This is an Insider post, so you'll need a subscription to view the entire report. But I can give you an excerpt of what Andy Benoit of Football Outsiders wrote about the Pittsburgh Steelers and Cincinnati Bengals:
BENGALS: Athletic defensive linemen. This is essential for the Bengals because they do so much zone-blitzing. Most 4-3 defenses don't run these blitzes because it requires a certain athleticism from defensive linemen. Football Outsiders: "They must be able to explode off the ball, redirect into a backpedal, change directions laterally and move well in space. The more linemen a team has who can do this, the more diverse its zone blitz packages can be. Zimmer's Bengals are diverse enough to use overload zone blitzes, meaning multiple linemen drop back."
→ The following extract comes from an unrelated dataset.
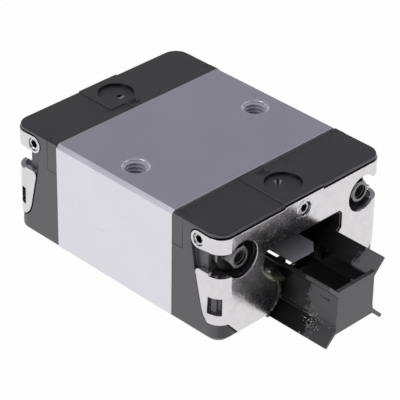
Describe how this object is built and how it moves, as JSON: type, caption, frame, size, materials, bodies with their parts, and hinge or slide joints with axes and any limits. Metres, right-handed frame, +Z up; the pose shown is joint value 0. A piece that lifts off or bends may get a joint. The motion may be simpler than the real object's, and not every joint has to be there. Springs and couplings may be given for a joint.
{
  "type": "linear guide carriage",
  "caption": "Slim linear guide carriage with recirculating balls, black end caps and bent steel cover plates, on its black transport arbor",
  "frame": {"origin": "centre of the top mounting face, midway between its two tapped holes", "axes": "+X along the rail towards the front end, where the transport arbor sticks out; +Y to the right side seen from the rear; +Z up out of the mounting face"},
  "size_m": [0.071, 0.044, 0.0254],
  "materials": {
    "ground_steel": "ground bearing steel, lightly oiled",
    "race_steel": "hardened and ground",
    "ball_steel": "polished bearing balls",
    "stainless_sheet": "bright rolled stainless sheet",
    "screw_steel": "turned, dark bright",
    "black_plastic": "satin moulded polyamide",
    "guide_plastic": "satin moulded",
    "seal_rubber": "moulded rubber, oily",
    "arbor_plastic": "satin moulded, oil film near the carriage"
  },
  "bodies": {
    "carriage": {"steel_body": "ground_steel", "left_race_insert": "race_steel", "right_race_insert": "race_steel", "left_upper_ball_guide": "guide_plastic", "left_lower_ball_guide": "guide_plastic", "right_upper_ball_guide": "guide_plastic", "right_lower_ball_guide": "guide_plastic", "left_upper_balls": "ball_steel", "left_lower_balls": "ball_steel", "right_upper_balls": "ball_steel", "right_lower_balls": "ball_steel", "front_return_frame": "black_plastic", "rear_return_frame": "black_plastic", "front_end_cap": "black_plastic", "rear_end_cap": "black_plastic", "front_end_seal": "seal_rubber", "rear_end_seal": "seal_rubber", "left_side_seal": "seal_rubber", "right_side_seal": "seal_rubber", "front_cover_plate": "stainless_sheet", "rear_cover_plate": "stainless_sheet", "front_left_end_screw": "screw_steel", "front_right_end_screw": "screw_steel", "rear_left_end_screw": "screw_steel", "rear_right_end_screw": "screw_steel", "front_left_port_screw": "screw_steel", "front_right_port_screw": "screw_steel", "front_centre_port_screw": "screw_steel", "rear_left_port_screw": "screw_steel", "rear_right_port_screw": "screw_steel", "rear_centre_port_screw": "screw_steel"},
    "transport_arbor": {"transport_arbor": "arbor_plastic"}
  },
  "joints": [
    {"name": "arbor_slide", "type": "slide", "parent": "carriage", "child": "transport_arbor", "axis": [1, 0, 0], "range_m": [-0.0135, 0.047]}
  ]
}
STEELERS: Strong tackling cornerbacks. The Steelers don't usually draft cornerbacks in the first round because they're not looking for elite speed or agility. The last cornerback taken in the first two rounds by Pittsburgh was Bryant McFadden and that was eight years ago. Pittsburgh is looking for smart, physical and aggressive corners. Football Outsiders: "(A Steelers cornerback) must be smart enough to understand the matchup zone assignments (which includes not just knowing the defense but also diagnosing the offense's route designs) and he must be a willing, sound tackler who can also jam receivers in situations that require press-man coverage (such as third-and-short)."
Our friends at Football Outsiders have gone beyond the generic "top needs" that you see associated with teams heading into the draft. They examine "pillar needs," which are described as ones that a team always need because they are the foundation of their scheme and philosophy.